# Your instructions
Reproduce each line of the listing exactly.

# Records to use
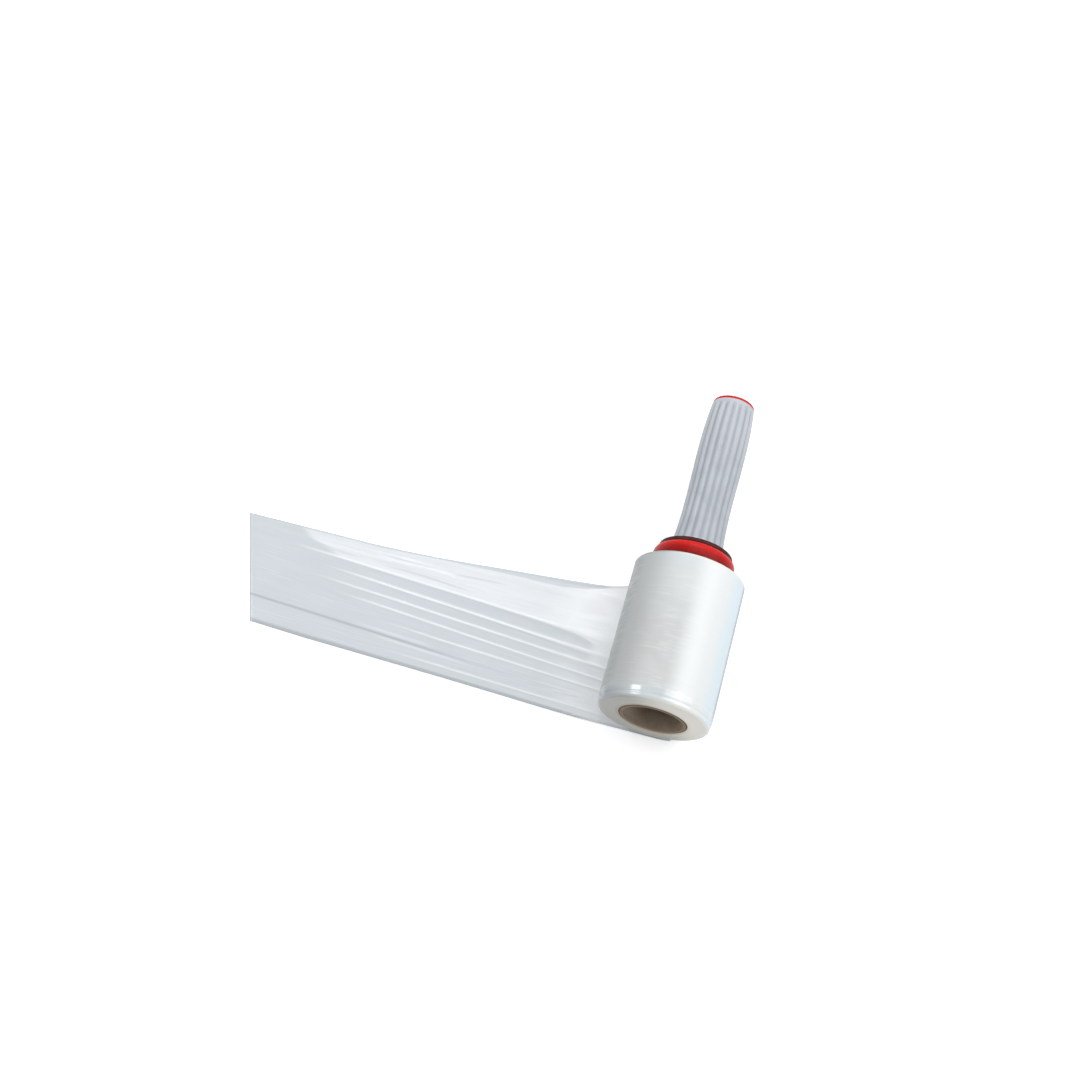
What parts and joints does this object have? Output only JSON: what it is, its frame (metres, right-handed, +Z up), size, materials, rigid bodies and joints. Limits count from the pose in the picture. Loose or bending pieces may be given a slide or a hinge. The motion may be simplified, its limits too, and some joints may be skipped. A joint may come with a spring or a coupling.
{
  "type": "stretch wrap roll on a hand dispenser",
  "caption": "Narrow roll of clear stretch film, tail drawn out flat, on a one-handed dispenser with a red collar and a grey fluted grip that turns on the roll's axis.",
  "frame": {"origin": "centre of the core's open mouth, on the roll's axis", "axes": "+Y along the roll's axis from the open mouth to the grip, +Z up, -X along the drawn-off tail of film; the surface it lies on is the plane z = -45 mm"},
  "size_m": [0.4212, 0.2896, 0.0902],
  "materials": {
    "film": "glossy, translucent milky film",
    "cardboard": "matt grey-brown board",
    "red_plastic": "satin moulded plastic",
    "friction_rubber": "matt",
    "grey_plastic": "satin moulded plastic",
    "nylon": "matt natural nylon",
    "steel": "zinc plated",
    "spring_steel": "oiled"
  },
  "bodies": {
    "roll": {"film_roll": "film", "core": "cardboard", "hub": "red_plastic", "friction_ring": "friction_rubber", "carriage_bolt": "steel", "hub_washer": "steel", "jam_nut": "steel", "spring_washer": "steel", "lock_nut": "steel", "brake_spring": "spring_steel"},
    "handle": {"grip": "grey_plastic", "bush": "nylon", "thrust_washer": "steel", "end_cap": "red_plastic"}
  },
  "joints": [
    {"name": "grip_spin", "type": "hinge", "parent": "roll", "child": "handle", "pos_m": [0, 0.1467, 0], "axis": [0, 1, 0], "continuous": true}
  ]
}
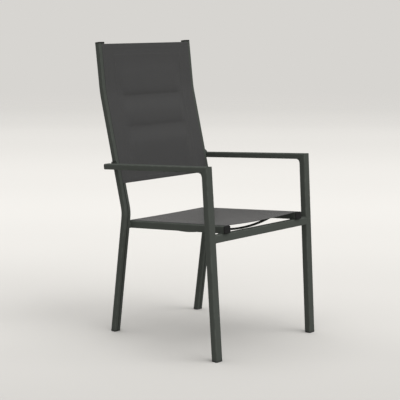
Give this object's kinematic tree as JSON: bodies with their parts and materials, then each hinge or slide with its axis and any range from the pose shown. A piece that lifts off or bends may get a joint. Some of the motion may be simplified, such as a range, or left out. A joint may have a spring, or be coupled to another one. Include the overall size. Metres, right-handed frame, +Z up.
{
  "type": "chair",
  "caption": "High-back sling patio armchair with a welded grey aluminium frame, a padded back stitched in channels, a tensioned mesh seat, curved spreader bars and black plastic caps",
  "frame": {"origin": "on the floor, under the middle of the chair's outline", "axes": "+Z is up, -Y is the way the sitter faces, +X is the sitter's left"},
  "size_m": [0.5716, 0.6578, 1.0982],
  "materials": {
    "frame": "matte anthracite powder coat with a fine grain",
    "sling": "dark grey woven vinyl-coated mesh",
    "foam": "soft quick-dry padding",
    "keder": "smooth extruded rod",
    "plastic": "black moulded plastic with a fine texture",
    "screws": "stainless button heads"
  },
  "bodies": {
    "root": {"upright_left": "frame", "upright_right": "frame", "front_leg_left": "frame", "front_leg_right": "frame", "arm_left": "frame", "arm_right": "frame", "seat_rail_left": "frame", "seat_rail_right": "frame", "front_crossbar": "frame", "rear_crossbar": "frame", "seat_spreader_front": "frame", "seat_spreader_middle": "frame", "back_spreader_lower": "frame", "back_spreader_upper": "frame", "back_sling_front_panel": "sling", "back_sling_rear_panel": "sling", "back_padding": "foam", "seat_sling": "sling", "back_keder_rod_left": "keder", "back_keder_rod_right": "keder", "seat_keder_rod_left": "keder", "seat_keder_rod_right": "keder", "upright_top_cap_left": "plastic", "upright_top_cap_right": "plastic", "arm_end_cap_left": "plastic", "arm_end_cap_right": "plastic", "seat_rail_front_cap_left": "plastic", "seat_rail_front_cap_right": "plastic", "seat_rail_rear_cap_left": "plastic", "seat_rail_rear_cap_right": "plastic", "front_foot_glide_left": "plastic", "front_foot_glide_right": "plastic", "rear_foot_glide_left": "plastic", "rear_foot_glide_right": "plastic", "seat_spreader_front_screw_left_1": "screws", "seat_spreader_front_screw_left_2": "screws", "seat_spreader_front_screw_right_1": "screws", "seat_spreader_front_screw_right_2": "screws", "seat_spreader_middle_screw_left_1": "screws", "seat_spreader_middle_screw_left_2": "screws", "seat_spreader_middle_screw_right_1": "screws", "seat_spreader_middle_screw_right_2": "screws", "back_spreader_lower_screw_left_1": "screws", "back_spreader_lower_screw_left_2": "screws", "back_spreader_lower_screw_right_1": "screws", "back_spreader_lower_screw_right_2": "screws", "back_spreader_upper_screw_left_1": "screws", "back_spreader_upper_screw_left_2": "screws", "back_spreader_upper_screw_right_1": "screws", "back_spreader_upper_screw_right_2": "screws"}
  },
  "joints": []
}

# Completed exercise
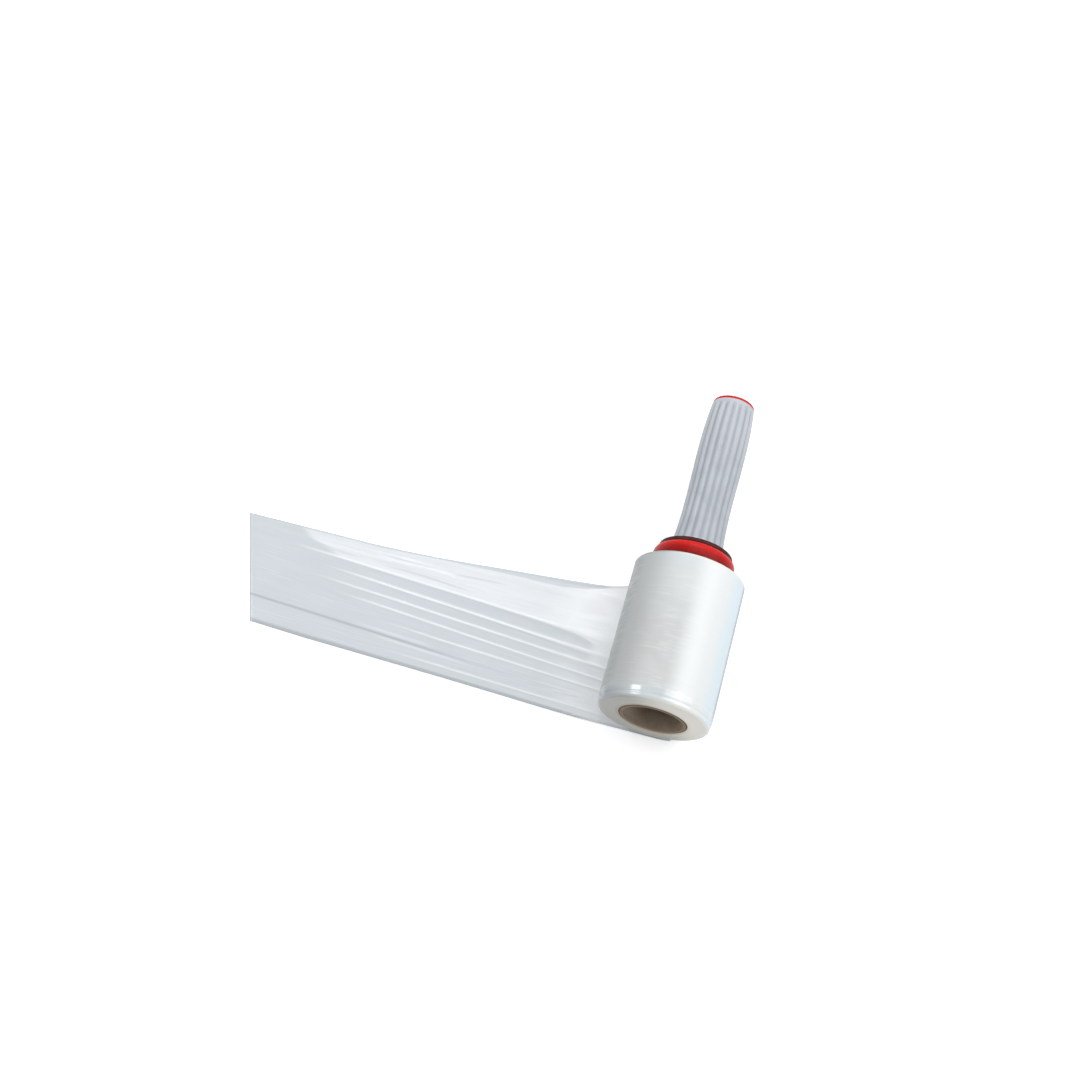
What parts and joints does this object have? Output only JSON: what it is, its frame (metres, right-handed, +Z up), size, materials, rigid bodies and joints. Limits count from the pose in the picture. Loose or bending pieces may be given a slide or a hinge. The motion may be simplified, its limits too, and some joints may be skipped. A joint may come with a spring or a coupling.
{
  "type": "stretch wrap roll on a hand dispenser",
  "caption": "Narrow roll of clear stretch film, tail drawn out flat, on a one-handed dispenser with a red collar and a grey fluted grip that turns on the roll's axis.",
  "frame": {"origin": "centre of the core's open mouth, on the roll's axis", "axes": "+Y along the roll's axis from the open mouth to the grip, +Z up, -X along the drawn-off tail of film; the surface it lies on is the plane z = -45 mm"},
  "size_m": [0.4212, 0.2896, 0.0902],
  "materials": {
    "film": "glossy, translucent milky film",
    "cardboard": "matt grey-brown board",
    "red_plastic": "satin moulded plastic",
    "friction_rubber": "matt",
    "grey_plastic": "satin moulded plastic",
    "nylon": "matt natural nylon",
    "steel": "zinc plated",
    "spring_steel": "oiled"
  },
  "bodies": {
    "roll": {"film_roll": "film", "core": "cardboard", "hub": "red_plastic", "friction_ring": "friction_rubber", "carriage_bolt": "steel", "hub_washer": "steel", "jam_nut": "steel", "spring_washer": "steel", "lock_nut": "steel", "brake_spring": "spring_steel"},
    "handle": {"grip": "grey_plastic", "bush": "nylon", "thrust_washer": "steel", "end_cap": "red_plastic"}
  },
  "joints": [
    {"name": "grip_spin", "type": "hinge", "parent": "roll", "child": "handle", "pos_m": [0, 0.1467, 0], "axis": [0, 1, 0], "continuous": true}
  ]
}
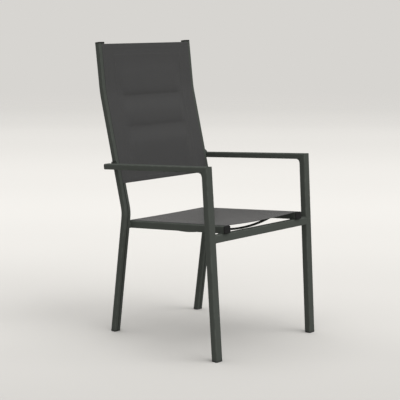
Give this object's kinematic tree as JSON: bodies with their parts and materials, then each hinge or slide with its axis and any range from the pose shown. A piece that lifts off or bends may get a joint. Some of the motion may be simplified, such as a range, or left out. A joint may have a spring, or be coupled to another one. Include the overall size. Metres, right-handed frame, +Z up.
{
  "type": "chair",
  "caption": "High-back sling patio armchair with a welded grey aluminium frame, a padded back stitched in channels, a tensioned mesh seat, curved spreader bars and black plastic caps",
  "frame": {"origin": "on the floor, under the middle of the chair's outline", "axes": "+Z is up, -Y is the way the sitter faces, +X is the sitter's left"},
  "size_m": [0.5716, 0.6578, 1.0982],
  "materials": {
    "frame": "matte anthracite powder coat with a fine grain",
    "sling": "dark grey woven vinyl-coated mesh",
    "foam": "soft quick-dry padding",
    "keder": "smooth extruded rod",
    "plastic": "black moulded plastic with a fine texture",
    "screws": "stainless button heads"
  },
  "bodies": {
    "root": {"upright_left": "frame", "upright_right": "frame", "front_leg_left": "frame", "front_leg_right": "frame", "arm_left": "frame", "arm_right": "frame", "seat_rail_left": "frame", "seat_rail_right": "frame", "front_crossbar": "frame", "rear_crossbar": "frame", "seat_spreader_front": "frame", "seat_spreader_middle": "frame", "back_spreader_lower": "frame", "back_spreader_upper": "frame", "back_sling_front_panel": "sling", "back_sling_rear_panel": "sling", "back_padding": "foam", "seat_sling": "sling", "back_keder_rod_left": "keder", "back_keder_rod_right": "keder", "seat_keder_rod_left": "keder", "seat_keder_rod_right": "keder", "upright_top_cap_left": "plastic", "upright_top_cap_right": "plastic", "arm_end_cap_left": "plastic", "arm_end_cap_right": "plastic", "seat_rail_front_cap_left": "plastic", "seat_rail_front_cap_right": "plastic", "seat_rail_rear_cap_left": "plastic", "seat_rail_rear_cap_right": "plastic", "front_foot_glide_left": "plastic", "front_foot_glide_right": "plastic", "rear_foot_glide_left": "plastic", "rear_foot_glide_right": "plastic", "seat_spreader_front_screw_left_1": "screws", "seat_spreader_front_screw_left_2": "screws", "seat_spreader_front_screw_right_1": "screws", "seat_spreader_front_screw_right_2": "screws", "seat_spreader_middle_screw_left_1": "screws", "seat_spreader_middle_screw_left_2": "screws", "seat_spreader_middle_screw_right_1": "screws", "seat_spreader_middle_screw_right_2": "screws", "back_spreader_lower_screw_left_1": "screws", "back_spreader_lower_screw_left_2": "screws", "back_spreader_lower_screw_right_1": "screws", "back_spreader_lower_screw_right_2": "screws", "back_spreader_upper_screw_left_1": "screws", "back_spreader_upper_screw_left_2": "screws", "back_spreader_upper_screw_right_1": "screws", "back_spreader_upper_screw_right_2": "screws"}
  },
  "joints": []
}